Goodbye Mr Tony
A strange experience: watching Tony Blair announce his retirement as Prime Minister and leader of the Labour party the other evening, I felt quite sorry for him. I have distrusted him since the day I clapped eyes on him, and my opinion of him has only fallen since. Yet, watching him make his little speech, he seemed to be feeling genuine contrition and to finally recognise that we really don’t like him. As Mark Steel put it several years back, if he is the most popular Prime Minister we have ever had, then he must be the most unpopular most popular Prime Minister we have ever had too.
Yet we should not be too easy on him even now. I thought Margaret Thatcher raised the untrustworthiness of British governments to new heights, but New labour, with its interminable spinning, disingenuousness, image control, endless announcements of the same resources as though they were new each time, and utter lack of either genuine political vision or intellectual substance has discredited the political process to the point where I simply do not believe a word they are saying. What worse thing, short of a coup, capability they have done to what limited democracy our ludicrous Parliamentary offers?
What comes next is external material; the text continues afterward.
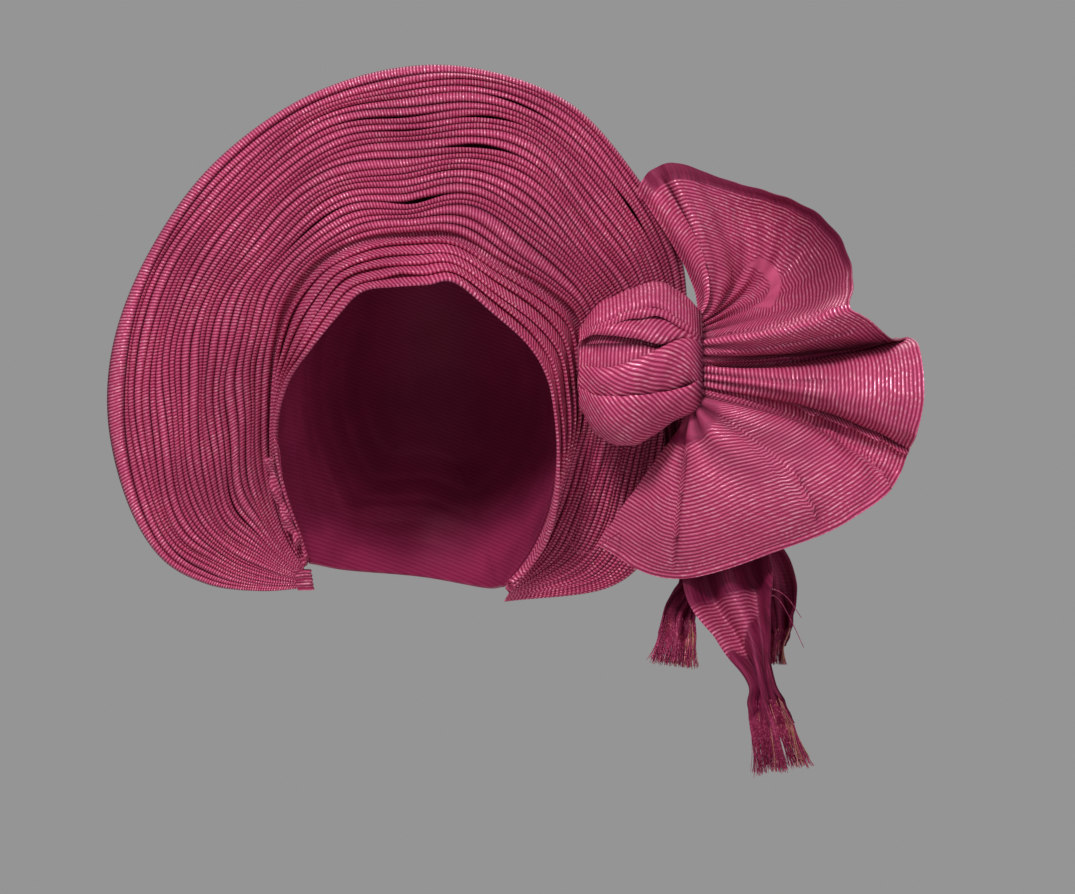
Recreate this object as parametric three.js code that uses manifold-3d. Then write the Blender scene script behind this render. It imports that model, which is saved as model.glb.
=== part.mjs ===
// A gele: one long, stiff cloth pleated and wound into a head tie. Five flat folds edge the front
// opening, narrow pleats fan out from them into a halo, a plain wrap closes the back, and the two
// ends are wound into a knot from which a ruffled bow and three fringed tails come out.
// Millimetres, +Z up. The opening faces -Y, and the origin is the middle of the hollow.

import * as THREE from 'three';
import { mergeVertices } from 'three/addons/utils/BufferGeometryUtils.js';
import Module from 'manifold-3d';

const wasm = await Module();
wasm.setup();

// Driving dimensions
const OPENING_HALF_WIDTH = 75;
const OPENING_HALF_HEIGHT = 105;
const HOLLOW_HALF_DEPTH = 97;
const HALO_HALF_WIDTH = 168;
const HALO_HEIGHT = 184;
const HALO_SETBACK = 20;
const CLEARANCE = 0.4;

const BAND_FOLDS = 5;
const BAND_STEPS = 28;
const BAND_COLUMNS = [0, 0.45, 1];
const BAND_WALL = 1.2;
const BAND_TUCK = 0.35;
const BAND_GAP = 0.75;

const PLEATS = 21;
const HALO_STEPS = 28;
const PLEAT_DEPTH = 5.5;
const PLEAT_STEEPNESS = 1.4;
const PLEAT_WALL = 3.4;

const WRAP_WALL = 2;
const WRAP_FOLD = 1.6;
const WRAP_RINGS = 8;
const WRAP_HEM_STEPS = 10;
const WRAP_LAP = 0.03;
const WRAP_SETTLE = 0.4;

const KNOT_HEIGHT = 78;
const KNOT_THICKNESS = 50;
const KNOT_OVERHANG = 5;
const KNOT_LAP = 0.06;
const KNOT_LEAN = 0.2;
const KNOT_STEPS = 12;
const KNOT_CREASE_DEPTH = 3;
const NECK_LEAN = 0.05;
const NECK_HALF_HEIGHT = 24;
const NECK_BULGE = 9;

const BOW_REACH = 112;
const BOW_RUFFLE = 40;
const BOW_WALL = 1.6;
const BOW_STEPS = 47;
const BOW_RINGS = 6;

const TAIL_LENGTH = 185;
const TAIL_WIDTH = 46;
const TAIL_WALL = 1.6;
const TAIL_STEPS = 10;
const TAIL_COLUMNS = 4;
const TAIL_CURL = 0.22;
const FRINGE_LENGTH = 22;
const FRINGE_SHARES = { tail_front: 1, tail_side: 0.65, tail_back: 0.4 };
const FRINGE_SPREAD = 0.2;
const LOCKS_PER_TAIL = 5;
const LOCK_ROOT = 3;
const SHORT_LOCK = 0.8;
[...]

And Mr Tony’s legendary (or is that ‘imaginary’) sincerity only made things worse. After five years with Thatcher I was literally unable to hear her vile voice without turning off the radio, and Blair came quite close. Still, he looked genuine enough the other night. Or perhaps I just couldn’t think of anything he could be lying about. What a dreadful epitaph.
And what comes next? Gordon Brown. Oh dear. Six months ago I really thought Labour could not elect such a person, but it looks all but inevitable. I wonder how soon it will be before I am reduced to voting Liberal Democrat? Can Gordon imagine what it costs me to say that?